La imagen del escritor solitario volcado sobre su manuscrito,
tecleando en la máquina de escribir, en su mesa de trabajo de alguna habitación
anónima ya no tiene mucho sentido. Un escritor, una escritora, hoy en día es
además de un autor el primer y más importante publicista de su obra, su propio
relaciones públicas y su propio vendedor. El trabajo de escritor no termina
cuando se deshace de sus folios mecanografiados para pasarlos a la imprenta,
sino que más allá de eso sigue siendo responsable no sólo de la difusión de su
producto, sino de la creación de su imagen como marca registrada. No importa demasiado
que los textos se puedan plagiar, porque hoy en día no son los textos lo que se
vende, sino que el verdadero producto, el verdadero objeto de deseo consumista
es el propio autor.
Este hecho obliga al escritor a levantarse continuamente de
la mesa, a asistir a recitales, congresos, conferencias, a conceder
entrevistas, a mantener un blog, un sitio web, una cuenta de twitter, una de
facebook y responder a sus comentarios. El escritor tiene que captar
seguidores, consciente o inconscientemente, pero de una forma inmediata, así
que va creando la imagen de ingenioso, o de comprometido, o de canalla, no
importa cual, lo importante es que sea una imagen lo suficientemente atractiva
para llamar la atención y que la mantenga a lo largo del tiempo.

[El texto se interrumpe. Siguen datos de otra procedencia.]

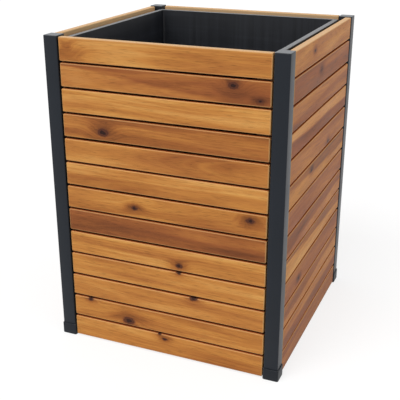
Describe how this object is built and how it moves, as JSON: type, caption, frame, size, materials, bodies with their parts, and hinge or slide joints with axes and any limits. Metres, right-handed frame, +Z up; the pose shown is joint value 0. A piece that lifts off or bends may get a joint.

El producto
tiene que estar en comunicación permanente con sus compradores.
Una de las características de la literatura siempre había
sido la separación espacio temporal entre el escritor y sus lectores. Esta
separación permitía una especie de fría intimidad cuando se escribe, semejante
a la sensación de quien escribe cartas de amor para no enfrentarse a una
respuesta demasiado directa. La eliminación total o parcial de esta separación
tiene, se quiera o no, consecuencias en el nivel del estilo, que también se ve
modificado por la constante intromisión de los lectores dentro de la creación.
Este nuevo estilo no tiene por qué ser mejor o peor que el anterior, no quiero
hacer un canto al cisne que se muere, pero habrá de ser diferente, de eso no
cabe duda, pues el escrito se hace más colectivo y menos individual, más
consensuado y menos íntimo.
Llama la atención que en este mundo obsesionado por
visibilizar el mayor porcentaje posible de cada vida humana, dos de los más
grandes novelistas estén a su vez obsesionados con esconderse. Hablo de Cormac
McCarthy y de Thomas Pynchon. Cormac MacCarthy, escritor de best sellers como La carretera o No es país para viejos protege su intimidad como si cada entrevista
le robara un trozo de existencia. Pynchon va más allá, el artista que raya lo
ilegible se esconde en Nueva York, la ciudad más visible del mundo, pues la
mejor forma de esconderse (Edgar Alan Poe nos lo enseñó) es en un lugar muy
visible, y destruye cualquier testigo de su paso por el mundo.
La desaparición permite ser libre, no responder ante
expectativas, volver a crear por un momento la ilusión de la distancia perdida
entre el autor y sus lectores. El grafitero Banksy opera desde la oscuridad
para iluminar un mundo también oscuro. El baile de esta época ya no es el baile
de la realidad y la ficción, ni siquiera el baile de la civilización y la
naturaleza, el baile que realmente estamos bailando es el de lo visible y lo
invisible.
El tema de la desaparición sedujo también al novelista
Vila-Matas en su Doctor Pasavento, la
novela de un escritor que se esconde, que trata de desaparecer, pero que en esa
desaparición conserva una constante ansia de notoriedad. El drama consiste en
que nadie da demasiada importancia a esta desaparición. No es la desaparición
de Salinger, ni la reclusión de Walser dentro de su locura, ni la huida de
Agatha Christie. El Dr. Pasavento no llega a ser un Cormac MacCarthy, y sólo
llega a convertirse en un Pynchon de pega, un personaje tomando el nombre de
otro personaje. El Dr. Pasavento es un escritor discretamente conocido que se
acerca a la desaparición sin heroicidad, que busca a los que le tendrían que
buscar y paradójicamente es él quien no encuentra a nadie. Los americanos, sin
embargo, son esos extraños que llegan a la posada del pueblo envueltos en un
abrigo grueso, guantes, la cara vendada, grandes gafas y un sombrero de ala
ancha. Son los forasteros solitarios que exigen permanecer a solas, encerrados
en sus laboratorios de escritura, atreviéndose a salir sólo cuando cae la
noche. Son los escritores invisibles a los que todo el mundo mira.